Last month I went to The Clearing, a folk school in Ellison Bay at the tip of Door Co., WI to work on a novel manuscript. I took my washcloth crocheting for those times when I wanted to smoke and think. After a day and a half I realized that my desire to smoke was greater than the amount of yarn I had packed, so I consulted a friend and set out for the local yarn shop. They had skeins of cotton yarn in colors I hadn't seen so I picked up a few since everything in the store was 20% off. Killing time I roamed around looking at all the projects on display and all the yarn and books. The sight of a pile of yarn in a corner stopped me dead. I picked up a skein and fondled it. It was stiff silk yarn, a fair trade product, made from the sweepings of Indian sari mills sent to Nepal to be spun then sold by Frabjous Fibers.
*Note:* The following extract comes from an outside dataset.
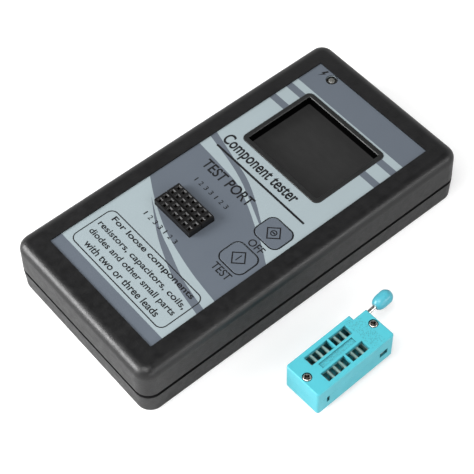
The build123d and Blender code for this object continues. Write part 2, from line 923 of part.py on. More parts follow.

Remember I was in a tourist area so the price was high, but it was too beautiful to leave there, besides I had some mad money tucked in my wallet. Too enamored of it to wait to work it until I got home, I bought a hook and consulted with Hermi, another crocheter at The Clearing who crochets purses to felt, and got to work. Hermi showed me how to make a flat bottom on a seamless purse and led me through the steps. I worked on it alternately with my washcloth (the silk yarn was rough enough to make marks on my fingers) and finished it the next week after I got home from writing camp. I found some perfect black plastic handles at a yarn shop in Green Bay and lined it with black dupioni silk. Not an everyday purse, but it just glows. I love the idea that women in Nepal have their own money and can support themselves through something that would have been thrown away.
And I'm on day 15 with only a couple of slips. Crocheting has helped keep my fingers busy when the desire to light up gets too strong.
1 comment:
So. Beautiful.
I still haven't started anything with that yarn. It's too perfect in the skein.